- [STATED GOAL] Look at the entries below and reproduce them exactly.

- [GIVEN RECORDS]
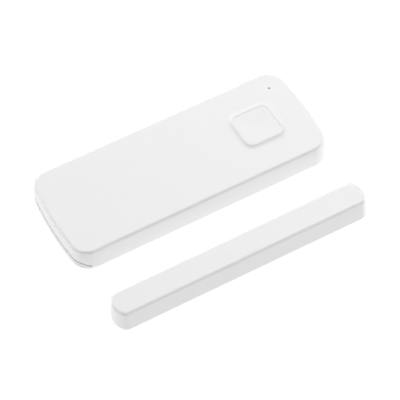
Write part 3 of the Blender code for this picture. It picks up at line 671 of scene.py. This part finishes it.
def make_button():
    """The button: softened edges, a hollow dished top, a flange under the cover and a stem."""
    mesh = bmesh.new()
    under = BUTTON_TOP - BUTTON_SHELL
    lip_top = BUTTON_TOP - BUTTON_LIP_DEPTH - 0.02
    rim = BUTTON_EDGE + 0.15
    profile = fillet([
        (BUTTON_SHELL + 0.6, under, 0),
        (BUTTON_SHELL, under, 0.25),
        (BUTTON_SHELL, BUTTON_FLANGE_BOTTOM, 0.08),
        (-BUTTON_FLANGE, BUTTON_FLANGE_BOTTOM, 0.08),
        (-BUTTON_FLANGE, BUTTON_FLANGE_TOP, 0.08),
        (0, BUTTON_FLANGE_TOP, 0.08),
        (0, lip_top - 0.4, 0),
        (-BUTTON_LIP, lip_top - 0.3, 0),
        (-BUTTON_LIP, lip_top, 0.01),
        (0, lip_top + 0.01, 0),
        (0, BUTTON_TOP, BUTTON_EDGE - 0.02),
        (rim, BUTTON_TOP, 0),
    ])
    rings = box_rings((BUTTON_SIZE, BUTTON_SIZE), BUTTON_CORNER, profile, BUTTON_PLACE)
    inside = BUTTON_SIZE - 2 * rim
    half = BUTTON_SIZE / 2 - rim
    for step in range(1, DISH_STEPS):
        share = 1 - step / DISH_STEPS
        points = []
        for x, y in rounded_outline(inside, inside, BUTTON_CORNER - rim):
            hollow = (1 - (x * share / half) ** 2) * (1 - (y * share / half) ** 2)
            points.append((x * share + BUTTON_X, y * share, BUTTON_TOP - BUTTON_DISH * hollow))
        rings.append(points)
    rows = add_walls(mesh, rings)
    mesh.faces.new(rows[-1])
    stem = add_walls(mesh, turned_rings(fillet([
        (BUTTON_STEM_RADIUS / 2, BUTTON_STEM_BOTTOM, 0),
        (BUTTON_STEM_RADIUS, BUTTON_STEM_BOTTOM, 0.15),
        (BUTTON_STEM_RADIUS, under, 0.2),
        (BUTTON_STEM_RADIUS + 0.5, under, 0),
    ]), BUTTON_PLACE))
    mesh.faces.new(stem[0])
    fill(mesh, [rows[0], stem[-1]])
    add_piece("button_moulding", mesh, ["white_shell"], "button_cap", body="button")


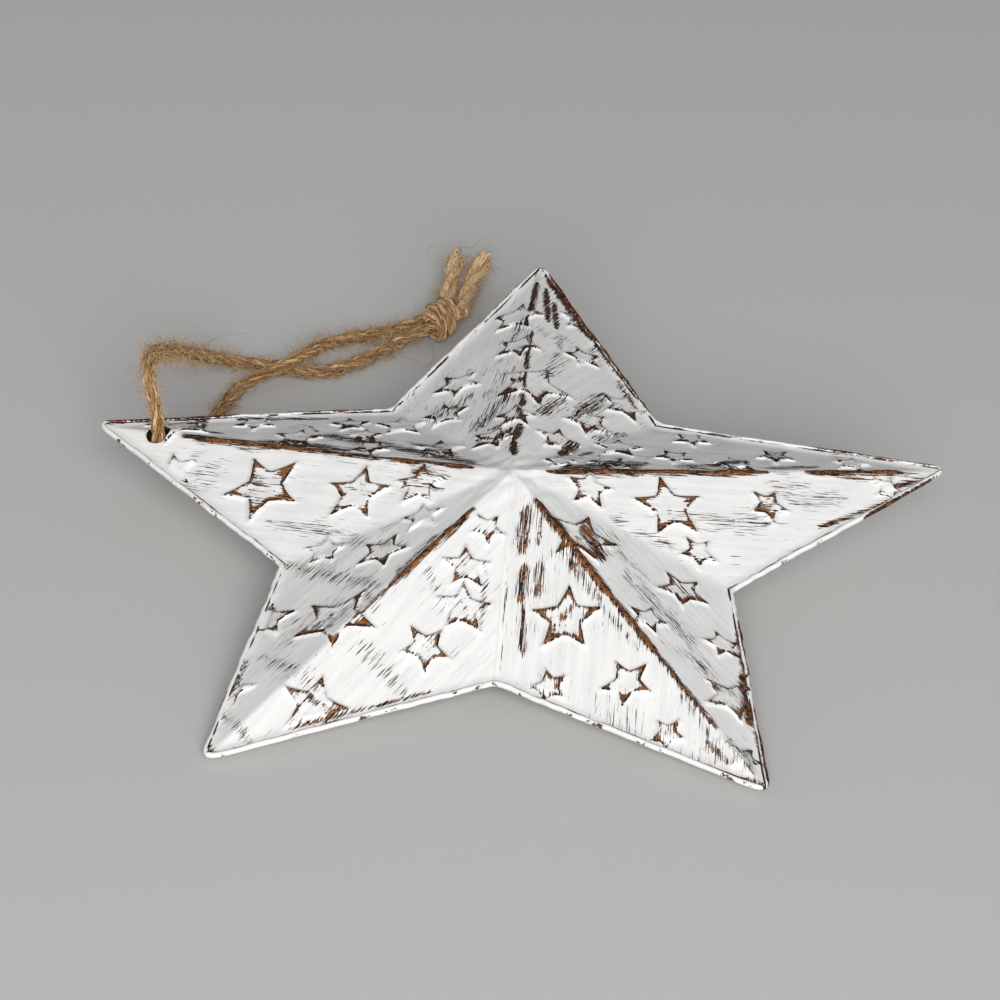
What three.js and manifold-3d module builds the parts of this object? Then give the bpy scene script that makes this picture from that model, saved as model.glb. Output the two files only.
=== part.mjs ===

- [SOLUTION TO THIS TASK]
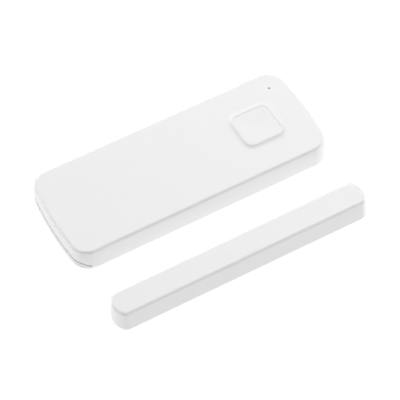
Write part 3 of the Blender code for this picture. It picks up at line 671 of scene.py. This part finishes it.
def make_button():
    """The button: softened edges, a hollow dished top, a flange under the cover and a stem."""
    mesh = bmesh.new()
    under = BUTTON_TOP - BUTTON_SHELL
    lip_top = BUTTON_TOP - BUTTON_LIP_DEPTH - 0.02
    rim = BUTTON_EDGE + 0.15
    profile = fillet([
        (BUTTON_SHELL + 0.6, under, 0),
        (BUTTON_SHELL, under, 0.25),
        (BUTTON_SHELL, BUTTON_FLANGE_BOTTOM, 0.08),
        (-BUTTON_FLANGE, BUTTON_FLANGE_BOTTOM, 0.08),
        (-BUTTON_FLANGE, BUTTON_FLANGE_TOP, 0.08),
        (0, BUTTON_FLANGE_TOP, 0.08),
        (0, lip_top - 0.4, 0),
        (-BUTTON_LIP, lip_top - 0.3, 0),
        (-BUTTON_LIP, lip_top, 0.01),
        (0, lip_top + 0.01, 0),
        (0, BUTTON_TOP, BUTTON_EDGE - 0.02),
        (rim, BUTTON_TOP, 0),
    ])
    rings = box_rings((BUTTON_SIZE, BUTTON_SIZE), BUTTON_CORNER, profile, BUTTON_PLACE)
    inside = BUTTON_SIZE - 2 * rim
    half = BUTTON_SIZE / 2 - rim
    for step in range(1, DISH_STEPS):
        share = 1 - step / DISH_STEPS
        points = []
        for x, y in rounded_outline(inside, inside, BUTTON_CORNER - rim):
            hollow = (1 - (x * share / half) ** 2) * (1 - (y * share / half) ** 2)
            points.append((x * share + BUTTON_X, y * share, BUTTON_TOP - BUTTON_DISH * hollow))
        rings.append(points)
    rows = add_walls(mesh, rings)
    mesh.faces.new(rows[-1])
    stem = add_walls(mesh, turned_rings(fillet([
        (BUTTON_STEM_RADIUS / 2, BUTTON_STEM_BOTTOM, 0),
        (BUTTON_STEM_RADIUS, BUTTON_STEM_BOTTOM, 0.15),
        (BUTTON_STEM_RADIUS, under, 0.2),
        (BUTTON_STEM_RADIUS + 0.5, under, 0),
    ]), BUTTON_PLACE))
    mesh.faces.new(stem[0])
    fill(mesh, [rows[0], stem[-1]])
    add_piece("button_moulding", mesh, ["white_shell"], "button_cap", body="button")


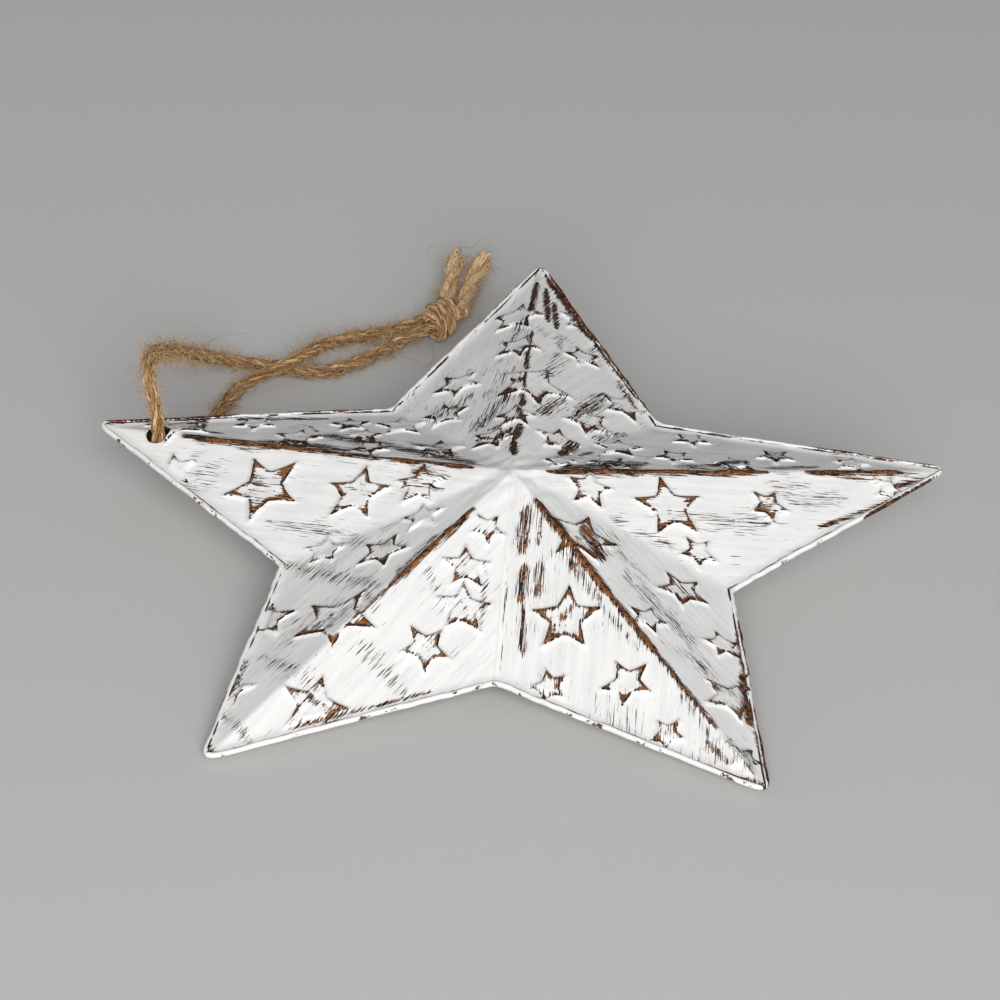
What three.js and manifold-3d module builds the parts of this object? Then give the bpy scene script that makes this picture from that model, saved as model.glb. Output the two files only.
=== part.mjs ===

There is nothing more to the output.